**Provided material:**
▼
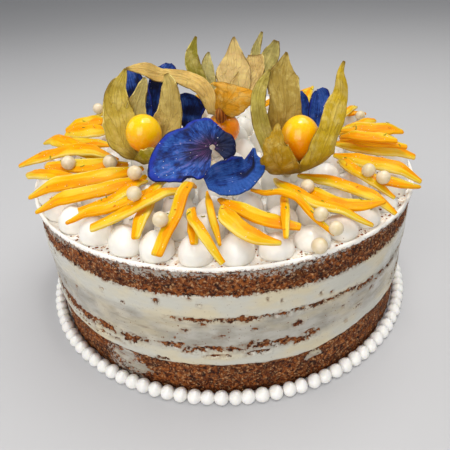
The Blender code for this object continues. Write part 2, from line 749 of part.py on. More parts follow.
def blade_grid(field, stations, cup, ripple, rows, columns, hub=None):
    """A leaf-like grid along its stations, cupped and rippled, that turns its face to hub."""
    marks = np.linspace(0, 1, len(stations))
    centres = np.array([s[0] for s in stations], float)
    widths = np.array([s[1] for s in stations], float)
    s = np.linspace(0, 1, rows)
    line = np.stack([np.interp(s, marks, centres[:, k]) for k in range(3)], axis=1)
    half = np.interp(s, marks, widths)
    smooth = line.copy()
    smooth[1:-1] = 0.25 * line[:-2] + 0.5 * line[1:-1] + 0.25 * line[2:]
    ahead = np.gradient(smooth, axis=0)
    grid = np.empty((rows, columns, 3))
    for r in range(rows):
        tangent = unit(ahead[r])
        facing = FACING_SIDE if hub is None else facing_of(smooth[r], hub, cup)
        normal = unit(facing - np.dot(facing, tangent) * tangent)
        side = np.cross(tangent, normal)
        turned = max(float(np.dot(normal, FACING_SIDE)), 0.7)
        for c in range(columns):
            u = 2.0 * c / (columns - 1) - 1.0
            wave = ripple * abs(u) * math.sin(7.0 * s[r] + 2.0 * u)
            lift = cup * half[r] * (u * u - 0.3) + wave * min(half[r] / 4.0, 1.0)
            point = smooth[r] + side * half[r] * u / turned + normal * lift
            point = outside_berries(point, 0.95)
            grid[r, c] = above_field(field, point, 0.9)
    return grid


def egg_body(middle, half_width, half_height, sides, levels):
    """A round body, wider or taller, as rings between its foot and its crown."""
    rings = []
    for level in range(1, levels + 1):
        tilt = math.pi * level / (levels + 1)
        size = half_width * math.sin(tilt)
        z = middle[2] - half_height * math.cos(tilt)
        turns = [2 * math.pi * i / sides for i in range(sides)]
        rings.append([(middle[0] + size * math.cos(t), middle[1] + size * math.sin(t), z) for t in turns])
    foot = (middle[0], middle[1], middle[2] - half_height)
    crown = (middle[0], middle[1], middle[2] + half_height)
    return stacked_rings(rings, foot, crown)


def build_husks(field, materials):
    for name, (heart, *lobes) in HUSKS.items():
        grids = []
        for stations in lobes:
            columns = 4 if max(s[1] for s in stations) > 4.5 else 3
            cup = bowl(stations, BERRIES[name][0])
            grids.append(blade_grid(field, stations, cup, 0.5, len(stations), columns, BERRIES[name][0]))
        points, faces = cup_and_lobes(heart, grids)
        material = materials["tan_husk" if name == "middle" else "husk"]
        husk = mesh_object("husk_" + name, points, faces, material)
        if name == "middle":
            points, faces = egg_body(*HUSK_KNOB, 8, 3)
            fuse(husk, [mesh_object("knob", points, faces, material)])


def build_berries(material):
    for name, (middle, half_width, half_height) in BERRIES.items():
        points, faces = egg_body(middle, half_width, half_height, 10, 5)
        mesh_object("berry_" + name, points, faces, material)


def large_petal_grid(field, rows, columns):
    """The large petal as rings round its claw, open at a slit; its right side bends away."""
    claw = np.array(LARGE_PETAL_CLAW)
    across = unit(np.array((1.0, 0.12, -0.02)))
    upward = unit(np.array((0.02, 0.66, 0.75)))
    outward = np.cross(across, upward)
    marks = np.linspace(0, 1, len(LARGE_PETAL_RADII))
    grid = np.empty((rows, columns, 3))
    for c in range(columns):
        s = c / (columns - 1)
        turn = math.radians(LARGE_PETAL_FIRST - LARGE_PETAL_TURN * s)
        reach = float(np.interp(s, marks, LARGE_PETAL_RADII))
        away = max(0.0, (s - 0.55) / 0.45)
        for r in range(rows):
            q = r / (rows - 1)
            radius = 1.3 + (reach - 1.3) * q
            ruffle = 0.9 * q**3 * math.sin(5 * turn)
            lift = 2.6 * q * q + ruffle + away * (2.0 * q - 4.5 * q * q)
            flat = claw + radius * (math.cos(turn) * across + math.sin(turn) * upward)
            point = outside_berries(flat + outward * lift, 0.95)
            grid[r, c] = above_field(field, point, 0.9)
    return grid


def build_petals(field, material):
    points, faces = sheet(large_petal_grid(field, 4, 17), PETAL_THICKNESS)
    mesh_object("petal_large", points, faces, material)
    for name, (cup, stations) in PETALS.items():
        grid = blade_grid(field, stations, cup, 0.7, len(stations), 5)
        points, faces = sheet(grid, PETAL_THICKNESS)
        mesh_object(name, points, faces, material)


def settle_pearl(field, x, y, radius):
    """The nearest place where a pearl sinks a little into one thing and clears all others."""
    tries = [(0.0, 0.0)]
    for reach in (0.8, 1.6, 2.4, 3.2, 4.0, 4.8, 5.6):
        tries += [(reach * math.cos(t), reach * math.sin(t)) for t in np.linspace(0, 2 * math.pi, 13)[:-1]]
    for dx, dy in tries:
        part, near = field.window(x + dx, y + dy, radius + 0.4)
        distance = np.hypot(field.x[part] - x - dx, field.y[part] - y - dy)[near]
        height, owner = field.z[part][near], field.owner[part][near]
        core = distance < 1.0
        under = int(owner[np.argmin(distance)])
        if under < 0 or (owner[core] != under).any():
            continue
        sunk = float(height[core].min()) + radius - PEARL_SINK
        others = owner != under
        belly = np.sqrt(np.maximum((radius + 0.4) ** 2 - distance**2, 0.0))
        lowest = PEARL_LOWEST if math.hypot(x, y) < RIM_PEARL_FROM else COAT_TOP
        if sunk < max(lowest, float((height + belly).max()) - PEARL_PRESS * radius):
            continue
        if not others.any() or sunk >= float((height + belly)[others].max()) + 0.1:
            return np.array((x + dx, y + dy, sunk)), under
    return None, -1


def main():
    for old in list(bpy.data.objects):
        bpy.data.objects.remove(old)
    materials = {name: plain_material(name) for name in MATERIALS}
    build_layers(materials)
    build_beads(materials["bead"])

    # cream top and the surface that the toppings rest on
    points, faces = coat_body()
    cream = mesh_object("top_cream", points, faces, materials["cream"])
    field = HeightField(115.0, 0.5)
    inside = np.hypot(field.x, field.y)
    field.z[inside < CAKE_RADIUS + 0.6] = COAT_TOP
    field.z[(inside < CAKE_RADIUS + 0.6) & (inside > LIP_INSIDE)] = LIP_TOP + 0.4
    field.owner[inside < CAKE_RADIUS + 0.6] = 0
    chance = random.Random(9)
    kisses = []
    for place in kiss_places():
        lean = (chance.uniform(-0.5, 0.5), chance.uniform(-0.5, 0.5))
        kisses.append(kiss_body(place, lean))
        field.heap_up(place[0], place[1], place[2] + 0.25, kiss_height(place), 0)

    # strips of peel, seen ones first, then the back by rule
    names = ["top_cream"]
    bodies = {}
    chance = random.Random(BACK_SEED)
    rows = list(PEELS)
    for i in range(BACK_ROWS):
        bearing = BACK_FIRST_BEARING + BACK_SPACING * i
        tip = chance.uniform(93, 103)
        width = chance.uniform(4.6, 6.4)
        bend = chance.uniform(-3, 3)
        peels = [(tip, bearing, tip - 40, bearing + 3, width, bend, chance.uniform(-8, 8), 0.4)]
        if i % 4 < 3:
            tip, width = chance.uniform(93, 103), chance.uniform(4.2, 5.4)
            peels.append((tip, bearing + 8, tip - 37, bearing - 7, width, -bend, chance.uniform(-8, 8), 0.4))
        rows.append(tuple(peels))
    for number, peels in enumerate(rows):
        name = f"peel_{number + 1:02d}"
        names.append(name)
        parts = [lay_peel(field, peel, len(names) - 1) for peel in peels]
        bodies[name] = parts

    # sugar pearls, each fused to what it lies on
    pearls = {name: [] for name in names}
    for radius_out, bearing, radius in PEARLS:
        x, y = bearing_point(radius_out, bearing)
        middle, under = settle_pearl(field, x, y, radius)
        if middle is None:
            continue
        pearls[names[under]].append(egg_body(middle, radius, radius, 6, 3))
        peak = float(middle[2]) + radius
        field.heap_up(middle[0], middle[1], radius + 0.2, lambda dx, dy: np.full(dx.shape, peak), PEARL_OWNER)

    points, faces = joined(kisses)
    cutters = [mesh_object("kisses", points, faces, materials["cream"])]
    for number, (points, faces) in enumerate(pearls["top_cream"]):
        cutters.append(mesh_object(f"pearl_{number}", points, faces, materials["cream"]))
    fuse(cream, cutters)
    for name, parts in bodies.items():
        made = [mesh_object(name, *parts[0], materials["peel"])]
        made += [mesh_object("more", *part, materials["peel"]) for part in parts[1:] + pearls[name]]
        if len(made) > 1:
            fuse(made[0], made[1:])

    build_berries(materials["berry"])
    build_husks(field, materials)
    build_petals(field, materials["petal"])


main()
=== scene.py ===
"""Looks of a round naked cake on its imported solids: crumb and scraped cream on the side,
piped kisses, strips of candied peel, sugar pearls, ground cherries in their husks, blue petals
and beads. Lengths are in millimetres until the meshes are made, and bearings are in degrees:
0 is the front of the cake, and they grow to the right."""

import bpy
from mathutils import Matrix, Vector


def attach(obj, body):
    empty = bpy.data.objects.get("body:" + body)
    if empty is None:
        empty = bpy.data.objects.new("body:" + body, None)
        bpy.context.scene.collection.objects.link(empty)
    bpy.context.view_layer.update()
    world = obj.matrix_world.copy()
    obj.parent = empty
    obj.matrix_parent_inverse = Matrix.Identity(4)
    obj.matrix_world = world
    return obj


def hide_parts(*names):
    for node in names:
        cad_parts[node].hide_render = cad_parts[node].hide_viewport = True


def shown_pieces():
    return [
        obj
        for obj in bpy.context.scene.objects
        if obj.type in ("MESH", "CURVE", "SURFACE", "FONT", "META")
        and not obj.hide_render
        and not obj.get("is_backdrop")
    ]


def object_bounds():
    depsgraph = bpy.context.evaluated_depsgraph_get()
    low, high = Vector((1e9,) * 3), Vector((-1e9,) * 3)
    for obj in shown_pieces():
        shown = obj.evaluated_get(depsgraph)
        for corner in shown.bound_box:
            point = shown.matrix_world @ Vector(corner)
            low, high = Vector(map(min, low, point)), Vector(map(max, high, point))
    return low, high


bl_info = {
    "name": "Naked Layer Cake",
    "version": (1, 0, 0),
    "blender": (4, 5, 0),
    "location": "3D View > Sidebar > Cake",
    "description": "Builds the visible pieces of a naked layer cake on its packed solids",
    "category": "Add Mesh",
}

import math
import random

import bmesh
import bpy
import numpy as np
from bpy.props import FloatProperty, FloatVectorProperty, IntProperty, PointerProperty
from bpy.types import Operator, Panel, PropertyGroup
from mathutils import Matrix, Vector
from mathutils.bvhtree import BVHTree

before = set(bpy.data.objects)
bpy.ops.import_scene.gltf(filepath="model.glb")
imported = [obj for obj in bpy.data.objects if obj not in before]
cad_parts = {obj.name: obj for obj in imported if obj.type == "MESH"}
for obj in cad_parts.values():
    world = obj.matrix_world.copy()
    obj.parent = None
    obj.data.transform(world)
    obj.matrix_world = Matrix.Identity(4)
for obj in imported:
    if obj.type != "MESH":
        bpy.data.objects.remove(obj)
CAD_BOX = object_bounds()

MM = 0.001

# Numbers shared with the solids. Layers from the foot up, each with its lowest and highest level
CAKE_RADIUS = 100.0
NODE_GAP = 0.3
LAYERS = (
    ("sponge_bottom", 0.0, 19.0),
    ("filling_lower", 19.0, 28.0),
    ("sponge_middle", 28.0, 46.5),
    ("filling_upper", 46.5, 58.5),
    ("sponge_top", 58.5, 70.2),
)
COAT_TOP = 71.3
LIP_TOP = 72.9
LIP_INSIDE = 98.7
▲
Print exactly the lines from the line with "if len(made) >" to the line with "point = shown.matrix_world", both included, and nothing else.

**The reply:**
        if len(made) > 1:
            fuse(made[0], made[1:])

    build_berries(materials["berry"])
    build_husks(field, materials)
    build_petals(field, materials["petal"])


main()
=== scene.py ===
"""Looks of a round naked cake on its imported solids: crumb and scraped cream on the side,
piped kisses, strips of candied peel, sugar pearls, ground cherries in their husks, blue petals
and beads. Lengths are in millimetres until the meshes are made, and bearings are in degrees:
0 is the front of the cake, and they grow to the right."""

import bpy
from mathutils import Matrix, Vector


def attach(obj, body):
    empty = bpy.data.objects.get("body:" + body)
    if empty is None:
        empty = bpy.data.objects.new("body:" + body, None)
        bpy.context.scene.collection.objects.link(empty)
    bpy.context.view_layer.update()
    world = obj.matrix_world.copy()
    obj.parent = empty
    obj.matrix_parent_inverse = Matrix.Identity(4)
    obj.matrix_world = world
    return obj


def hide_parts(*names):
    for node in names:
        cad_parts[node].hide_render = cad_parts[node].hide_viewport = True


def shown_pieces():
    return [
        obj
        for obj in bpy.context.scene.objects
        if obj.type in ("MESH", "CURVE", "SURFACE", "FONT", "META")
        and not obj.hide_render
        and not obj.get("is_backdrop")
    ]


def object_bounds():
    depsgraph = bpy.context.evaluated_depsgraph_get()
    low, high = Vector((1e9,) * 3), Vector((-1e9,) * 3)
    for obj in shown_pieces():
        shown = obj.evaluated_get(depsgraph)
        for corner in shown.bound_box:
            point = shown.matrix_world @ Vector(corner)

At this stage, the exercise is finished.